Data =
§
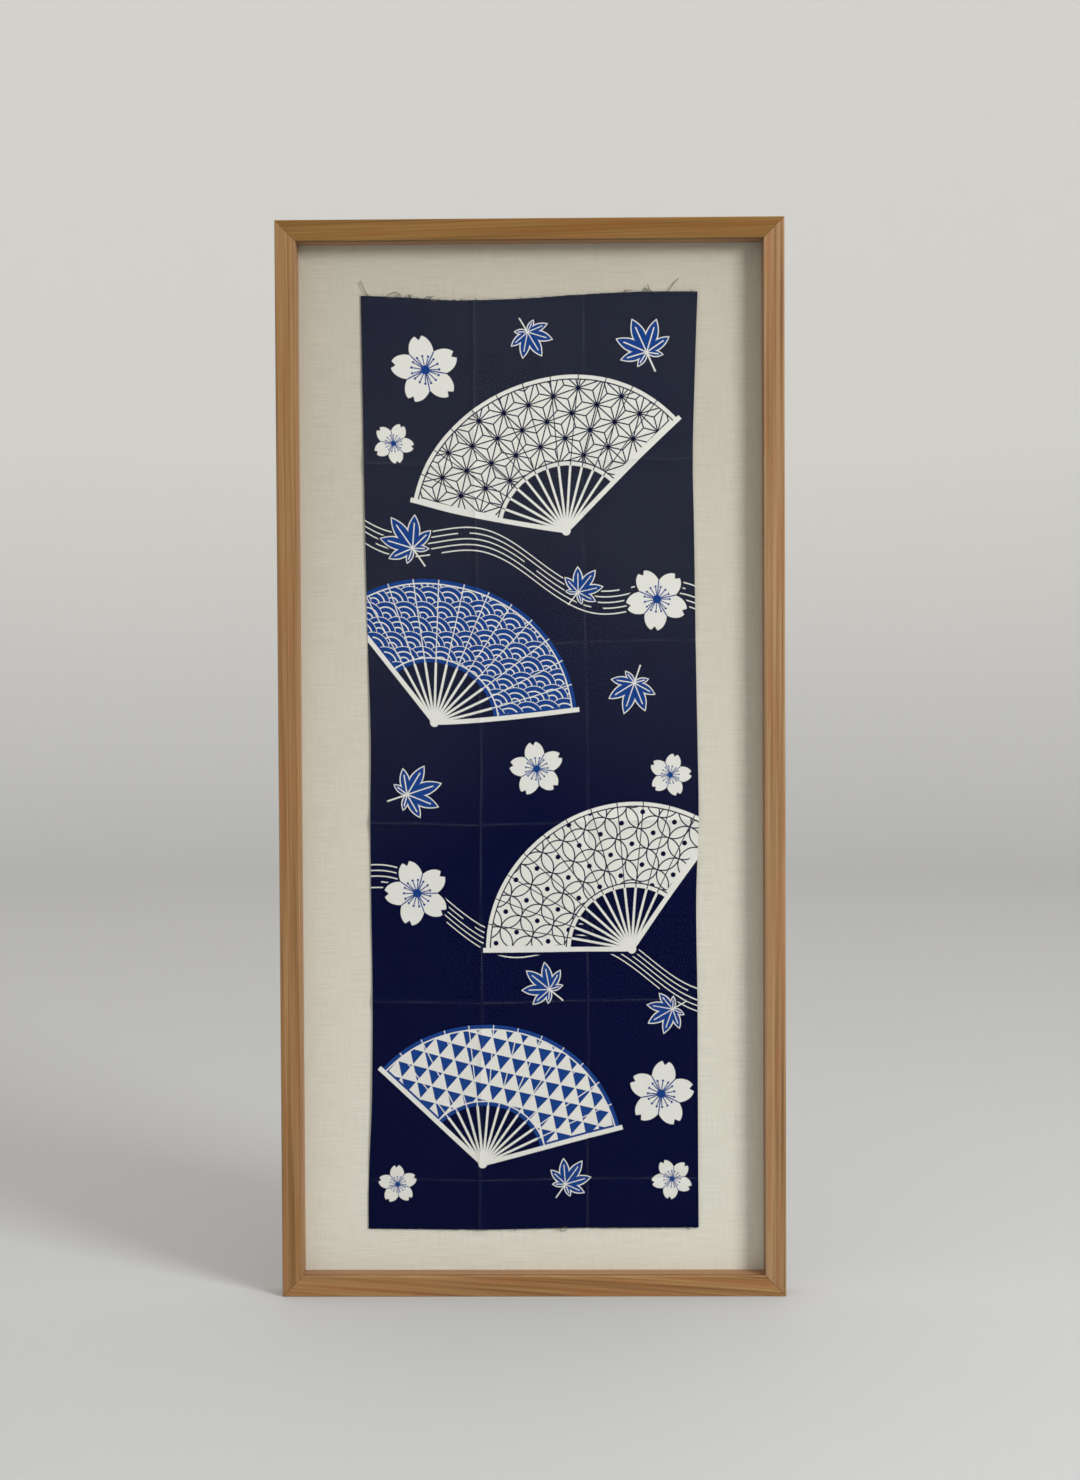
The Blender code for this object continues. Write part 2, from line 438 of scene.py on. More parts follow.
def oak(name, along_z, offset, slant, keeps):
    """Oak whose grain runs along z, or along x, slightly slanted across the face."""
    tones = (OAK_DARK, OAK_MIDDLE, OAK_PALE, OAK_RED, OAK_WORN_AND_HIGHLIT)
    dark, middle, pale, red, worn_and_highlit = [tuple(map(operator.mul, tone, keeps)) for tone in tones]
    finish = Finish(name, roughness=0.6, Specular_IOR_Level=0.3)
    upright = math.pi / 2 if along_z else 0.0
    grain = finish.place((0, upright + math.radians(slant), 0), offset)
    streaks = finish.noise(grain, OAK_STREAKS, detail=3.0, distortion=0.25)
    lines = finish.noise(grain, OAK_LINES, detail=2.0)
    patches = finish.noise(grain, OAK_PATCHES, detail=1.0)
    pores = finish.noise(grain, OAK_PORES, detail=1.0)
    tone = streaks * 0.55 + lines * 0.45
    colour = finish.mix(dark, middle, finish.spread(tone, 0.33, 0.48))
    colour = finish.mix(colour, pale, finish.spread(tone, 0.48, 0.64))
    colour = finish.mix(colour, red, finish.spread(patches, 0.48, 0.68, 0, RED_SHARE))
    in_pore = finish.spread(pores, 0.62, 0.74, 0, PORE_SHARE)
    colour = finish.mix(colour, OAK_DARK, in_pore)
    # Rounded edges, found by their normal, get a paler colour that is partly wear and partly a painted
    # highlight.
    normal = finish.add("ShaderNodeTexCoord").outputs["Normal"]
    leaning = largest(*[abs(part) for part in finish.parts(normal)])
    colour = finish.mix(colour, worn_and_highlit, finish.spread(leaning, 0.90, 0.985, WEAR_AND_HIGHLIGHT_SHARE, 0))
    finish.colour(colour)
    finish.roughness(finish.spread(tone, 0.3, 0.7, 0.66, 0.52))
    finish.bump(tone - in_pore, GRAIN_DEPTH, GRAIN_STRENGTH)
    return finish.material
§
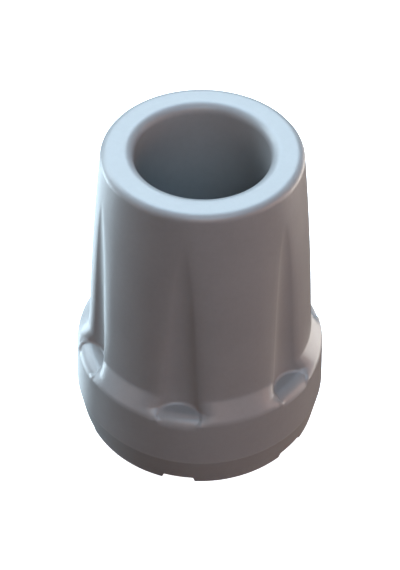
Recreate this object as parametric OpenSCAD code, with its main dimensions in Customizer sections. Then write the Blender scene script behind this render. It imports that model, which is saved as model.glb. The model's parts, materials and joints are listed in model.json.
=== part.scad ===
§
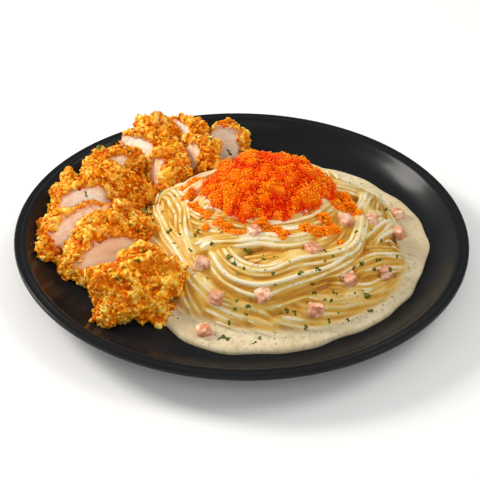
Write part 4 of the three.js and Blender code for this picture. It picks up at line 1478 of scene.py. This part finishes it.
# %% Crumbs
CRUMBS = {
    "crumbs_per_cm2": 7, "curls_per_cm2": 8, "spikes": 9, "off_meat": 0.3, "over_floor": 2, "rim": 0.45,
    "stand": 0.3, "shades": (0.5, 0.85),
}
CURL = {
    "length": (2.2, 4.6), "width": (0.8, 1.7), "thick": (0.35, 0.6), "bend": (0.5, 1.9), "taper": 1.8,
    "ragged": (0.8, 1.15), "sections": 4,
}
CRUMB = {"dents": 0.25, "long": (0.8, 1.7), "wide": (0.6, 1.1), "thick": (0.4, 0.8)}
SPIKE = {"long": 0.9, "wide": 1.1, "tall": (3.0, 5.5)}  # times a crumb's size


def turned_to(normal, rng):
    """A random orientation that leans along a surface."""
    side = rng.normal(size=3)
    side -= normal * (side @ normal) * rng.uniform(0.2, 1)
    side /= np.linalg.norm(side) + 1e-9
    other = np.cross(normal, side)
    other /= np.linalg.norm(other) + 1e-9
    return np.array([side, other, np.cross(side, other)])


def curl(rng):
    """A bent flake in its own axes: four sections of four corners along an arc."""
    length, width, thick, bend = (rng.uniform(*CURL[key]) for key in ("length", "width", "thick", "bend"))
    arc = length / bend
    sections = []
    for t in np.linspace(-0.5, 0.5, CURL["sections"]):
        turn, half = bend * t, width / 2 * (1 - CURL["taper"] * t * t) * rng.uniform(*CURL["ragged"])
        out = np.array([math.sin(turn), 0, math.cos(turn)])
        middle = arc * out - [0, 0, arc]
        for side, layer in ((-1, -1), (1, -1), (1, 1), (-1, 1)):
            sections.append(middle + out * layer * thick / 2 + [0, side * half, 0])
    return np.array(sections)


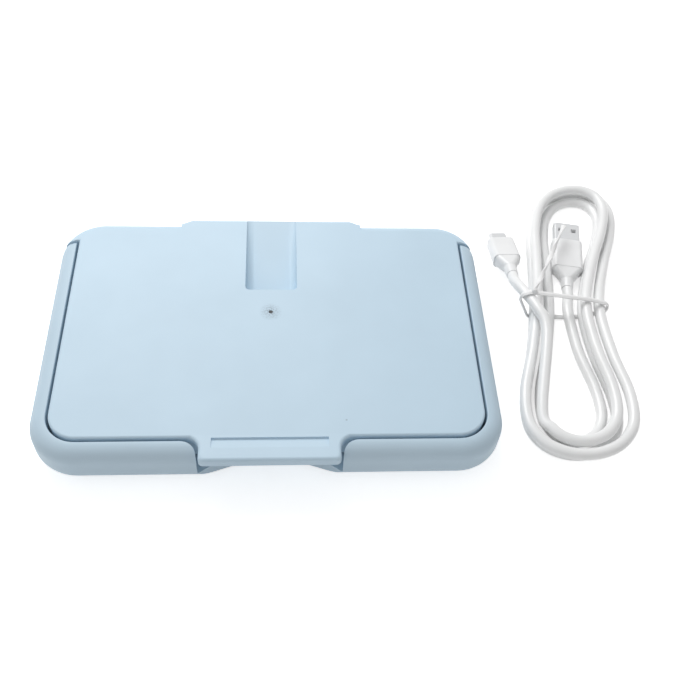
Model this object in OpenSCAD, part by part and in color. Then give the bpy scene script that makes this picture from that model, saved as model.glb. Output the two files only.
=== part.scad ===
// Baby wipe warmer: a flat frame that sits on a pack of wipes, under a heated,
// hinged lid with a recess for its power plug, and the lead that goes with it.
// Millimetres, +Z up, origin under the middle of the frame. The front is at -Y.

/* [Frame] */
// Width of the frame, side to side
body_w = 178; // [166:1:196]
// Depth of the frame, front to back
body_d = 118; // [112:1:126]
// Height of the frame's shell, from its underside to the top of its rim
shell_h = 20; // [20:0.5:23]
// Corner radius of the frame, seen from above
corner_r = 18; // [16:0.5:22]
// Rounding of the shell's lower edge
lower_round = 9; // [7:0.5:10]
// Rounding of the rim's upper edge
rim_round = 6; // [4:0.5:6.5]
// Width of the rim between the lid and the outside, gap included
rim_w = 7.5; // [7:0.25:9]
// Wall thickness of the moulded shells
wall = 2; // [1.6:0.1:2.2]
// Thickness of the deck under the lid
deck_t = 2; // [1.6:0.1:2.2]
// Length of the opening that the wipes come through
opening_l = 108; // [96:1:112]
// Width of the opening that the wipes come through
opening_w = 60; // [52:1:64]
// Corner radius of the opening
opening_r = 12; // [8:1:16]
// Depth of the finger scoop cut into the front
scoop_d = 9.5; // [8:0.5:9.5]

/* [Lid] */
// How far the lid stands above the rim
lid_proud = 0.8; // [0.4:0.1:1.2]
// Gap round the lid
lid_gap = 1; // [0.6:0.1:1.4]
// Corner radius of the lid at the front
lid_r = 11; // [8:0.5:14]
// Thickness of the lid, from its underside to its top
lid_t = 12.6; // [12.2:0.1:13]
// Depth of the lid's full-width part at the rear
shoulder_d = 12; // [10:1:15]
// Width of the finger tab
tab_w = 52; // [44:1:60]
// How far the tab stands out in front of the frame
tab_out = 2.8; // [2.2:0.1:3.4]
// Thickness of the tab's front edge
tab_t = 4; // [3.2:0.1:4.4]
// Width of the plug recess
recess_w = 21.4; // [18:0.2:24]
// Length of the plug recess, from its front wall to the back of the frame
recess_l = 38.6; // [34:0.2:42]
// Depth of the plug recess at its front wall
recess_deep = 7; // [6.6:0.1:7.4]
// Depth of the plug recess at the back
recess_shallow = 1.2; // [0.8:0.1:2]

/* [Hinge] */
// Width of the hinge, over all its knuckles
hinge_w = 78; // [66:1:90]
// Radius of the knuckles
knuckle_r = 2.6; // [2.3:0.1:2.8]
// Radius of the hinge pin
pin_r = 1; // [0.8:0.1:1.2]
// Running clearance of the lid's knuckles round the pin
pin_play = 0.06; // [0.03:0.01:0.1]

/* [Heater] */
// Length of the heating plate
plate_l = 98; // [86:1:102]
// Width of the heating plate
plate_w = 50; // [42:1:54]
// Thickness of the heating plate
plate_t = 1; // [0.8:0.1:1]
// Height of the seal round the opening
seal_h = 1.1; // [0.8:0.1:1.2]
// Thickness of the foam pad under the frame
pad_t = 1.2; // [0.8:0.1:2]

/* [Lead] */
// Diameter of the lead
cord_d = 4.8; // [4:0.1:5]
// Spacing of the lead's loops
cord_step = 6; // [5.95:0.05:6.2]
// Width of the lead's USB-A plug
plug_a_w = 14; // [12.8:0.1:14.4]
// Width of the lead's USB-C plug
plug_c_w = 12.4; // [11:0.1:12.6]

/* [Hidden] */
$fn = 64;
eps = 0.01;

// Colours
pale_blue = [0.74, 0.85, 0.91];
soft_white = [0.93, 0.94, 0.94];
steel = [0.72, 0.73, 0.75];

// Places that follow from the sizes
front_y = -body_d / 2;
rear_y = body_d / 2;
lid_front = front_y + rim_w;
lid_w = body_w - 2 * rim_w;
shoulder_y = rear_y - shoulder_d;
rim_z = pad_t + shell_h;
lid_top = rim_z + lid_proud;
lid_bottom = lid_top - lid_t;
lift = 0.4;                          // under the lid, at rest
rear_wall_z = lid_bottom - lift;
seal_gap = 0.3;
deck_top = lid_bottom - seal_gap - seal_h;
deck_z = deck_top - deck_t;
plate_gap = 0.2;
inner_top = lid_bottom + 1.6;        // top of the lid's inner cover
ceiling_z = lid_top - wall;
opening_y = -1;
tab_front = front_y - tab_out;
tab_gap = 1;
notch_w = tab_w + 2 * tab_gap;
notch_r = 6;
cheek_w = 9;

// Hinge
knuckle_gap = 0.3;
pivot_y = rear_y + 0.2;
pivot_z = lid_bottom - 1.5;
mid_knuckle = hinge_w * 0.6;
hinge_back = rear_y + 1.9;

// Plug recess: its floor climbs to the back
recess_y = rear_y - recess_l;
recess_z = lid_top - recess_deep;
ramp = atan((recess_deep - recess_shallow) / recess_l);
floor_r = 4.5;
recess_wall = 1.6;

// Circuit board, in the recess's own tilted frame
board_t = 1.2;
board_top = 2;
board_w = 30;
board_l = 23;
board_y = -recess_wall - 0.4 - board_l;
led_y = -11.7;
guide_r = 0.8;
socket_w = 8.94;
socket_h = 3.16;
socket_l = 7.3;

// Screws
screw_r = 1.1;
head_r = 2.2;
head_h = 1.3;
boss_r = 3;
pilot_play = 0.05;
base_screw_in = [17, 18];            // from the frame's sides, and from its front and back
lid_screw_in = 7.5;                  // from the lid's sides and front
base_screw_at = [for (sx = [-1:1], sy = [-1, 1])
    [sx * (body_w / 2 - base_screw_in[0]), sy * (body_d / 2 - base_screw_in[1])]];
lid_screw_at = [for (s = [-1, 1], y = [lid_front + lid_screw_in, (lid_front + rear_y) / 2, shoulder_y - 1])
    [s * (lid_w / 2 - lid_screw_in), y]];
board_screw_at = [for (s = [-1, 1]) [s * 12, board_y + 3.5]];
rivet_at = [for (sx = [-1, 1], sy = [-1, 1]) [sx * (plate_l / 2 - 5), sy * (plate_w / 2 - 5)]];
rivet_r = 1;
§
What the task asks =
As listed above, the lines from the line with "The Blender code" to the line with "return finish.material" are to be echoed exactly, with both ends included and nothing added.

Correct answer =
The Blender code for this object continues. Write part 2, from line 438 of scene.py on. More parts follow.
def oak(name, along_z, offset, slant, keeps):
    """Oak whose grain runs along z, or along x, slightly slanted across the face."""
    tones = (OAK_DARK, OAK_MIDDLE, OAK_PALE, OAK_RED, OAK_WORN_AND_HIGHLIT)
    dark, middle, pale, red, worn_and_highlit = [tuple(map(operator.mul, tone, keeps)) for tone in tones]
    finish = Finish(name, roughness=0.6, Specular_IOR_Level=0.3)
    upright = math.pi / 2 if along_z else 0.0
    grain = finish.place((0, upright + math.radians(slant), 0), offset)
    streaks = finish.noise(grain, OAK_STREAKS, detail=3.0, distortion=0.25)
    lines = finish.noise(grain, OAK_LINES, detail=2.0)
    patches = finish.noise(grain, OAK_PATCHES, detail=1.0)
    pores = finish.noise(grain, OAK_PORES, detail=1.0)
    tone = streaks * 0.55 + lines * 0.45
    colour = finish.mix(dark, middle, finish.spread(tone, 0.33, 0.48))
    colour = finish.mix(colour, pale, finish.spread(tone, 0.48, 0.64))
    colour = finish.mix(colour, red, finish.spread(patches, 0.48, 0.68, 0, RED_SHARE))
    in_pore = finish.spread(pores, 0.62, 0.74, 0, PORE_SHARE)
    colour = finish.mix(colour, OAK_DARK, in_pore)
    # Rounded edges, found by their normal, get a paler colour that is partly wear and partly a painted
    # highlight.
    normal = finish.add("ShaderNodeTexCoord").outputs["Normal"]
    leaning = largest(*[abs(part) for part in finish.parts(normal)])
    colour = finish.mix(colour, worn_and_highlit, finish.spread(leaning, 0.90, 0.985, WEAR_AND_HIGHLIGHT_SHARE, 0))
    finish.colour(colour)
    finish.roughness(finish.spread(tone, 0.3, 0.7, 0.66, 0.52))
    finish.bump(tone - in_pore, GRAIN_DEPTH, GRAIN_STRENGTH)
    return finish.material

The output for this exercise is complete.